For bored G.I.s, Hannah’s broadcasts were often rare sources of amusement. A man’s radio was, after his rifle, his most valued possession. Like the rifle butt, the radio was often wrapped in frayed black tape for protection. Troops would laugh over Hannah’s attempts to scare them into defection or suggestions to frag an officer. However, they did wonder if she was as lovely as she sounded, and many considered her the most prominent enemy after Ho Chi Minh.

Like we see in Lee's film, Hannah often directed her broadcasts to the black troops in Vietnam, highlighting racism and inequality. "Isn't it clear that the war makers are gambling with your lives, while pocketing huge profits?" she asked in one news broadcast. She also covered actual U.S. news—like the Detroit riots of 1967—that the American broadcasts would leave out of their own messages to the troops.

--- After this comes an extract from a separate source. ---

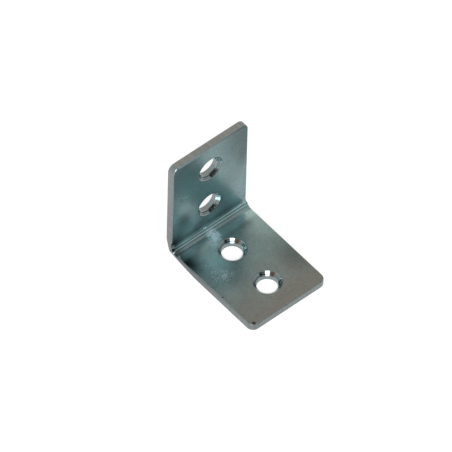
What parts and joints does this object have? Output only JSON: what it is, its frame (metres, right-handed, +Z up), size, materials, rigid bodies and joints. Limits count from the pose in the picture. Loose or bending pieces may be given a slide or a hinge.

“Hannah comes on and she knows what guard unit was called in and what kind of weapons were used,” a soldier from Detroit remembered of her reports of the riots in '67. “That’s when it starts to hit home. We knew what kind of fire power and devastation that kind of weapon can do to people, and now those same weapons were turning on us, you know, our own military is killing our own people. We might as well have been Viet Cong. But Hannah picked up on it and talked about it.”

Photo credit: Netflix
Photo credit: Netflix

Even John McCain once marveled at Hannah's talents, having heard her voice while being held as a North Vietnamese prisoner of war for more than five years.

“I heard her every day,” McCain told the New York Times in 2000. “She’s a marvelous entertainer. I’m surprised she didn’t get to Hollywood.”

What Lee's movie does best is highlight the stories of black soldiers in Vietnam that are largely erased from American cinema and history. And the scene with Hannah's broadcast provides a clear depiction of the real racial tension among black and white troops during the war. Her statistics about black troops in Vietnam are mostly accurate. As The New York Times wrote in a survey on racism in Vietnam in 2017:

African-Americans represented approximately 11 percent of the civilian population. Yet in 1967, they represented 16.3 percent of all draftees and 23 percent of all combat troops in Vietnam. In 1965, African-Americans accounted for nearly 25 percent of all combat deaths in Vietnam. By 1967 this percentage had dropped considerably, to 12.7, but the perception that blacks were more likely to be drafted and killed remained widespread.

And it's true that the assassination of Martin Luther King Jr. did cause widespread racial tension and full-on riots among troops in Vietnam:

In May 1968, the journalist Donald Mosby traveled to Vietnam, where he spoke to a number of black soldiers about King’s assassination. He reported that many soldiers “had no intention of allowing things to stay the way they were when Dr. King was murdered.” Some soldiers had responded by embracing the black power movement. Others formed organizations like the Minority Servicemen’s Association, the Concerned Veterans Association, Black Brothers United, the Zulu 1200s, De Mau Mau and the Black Liberation Front of the Armed Forces, ostensibly to represent the collective interests of African-American soldiers but also to protect themselves.

After the war, Hanoi Hannah moved to Ho Chi Minh City, where she lived with her husband and worked in television until her retirement about a decade later. Her son moved to the U.S. and Hannah said she never joined the Vietnamese Communist Party as her anger she felt for Americans faded.

"Our program served a cause, and we believed in that cause, so we continued to broadcast," she told C-Span in 1992. "We know that certainly that if not all of the GIs some of the GIs listened, so we continued the work."

In 2016 the Voice of Vietnam announced the news that she died at the age of 87.

Her scene in Da 5 Bloods offers a perspective of the war that's often missed in American culture and history books. It's reminiscent of the opening scene of the second episode of HBO's Watchmen, which showed real German propaganda directed at black American troops during WWI. And on many levels it highlights the hypocrisy and racism in American history, cinema, and patriotism.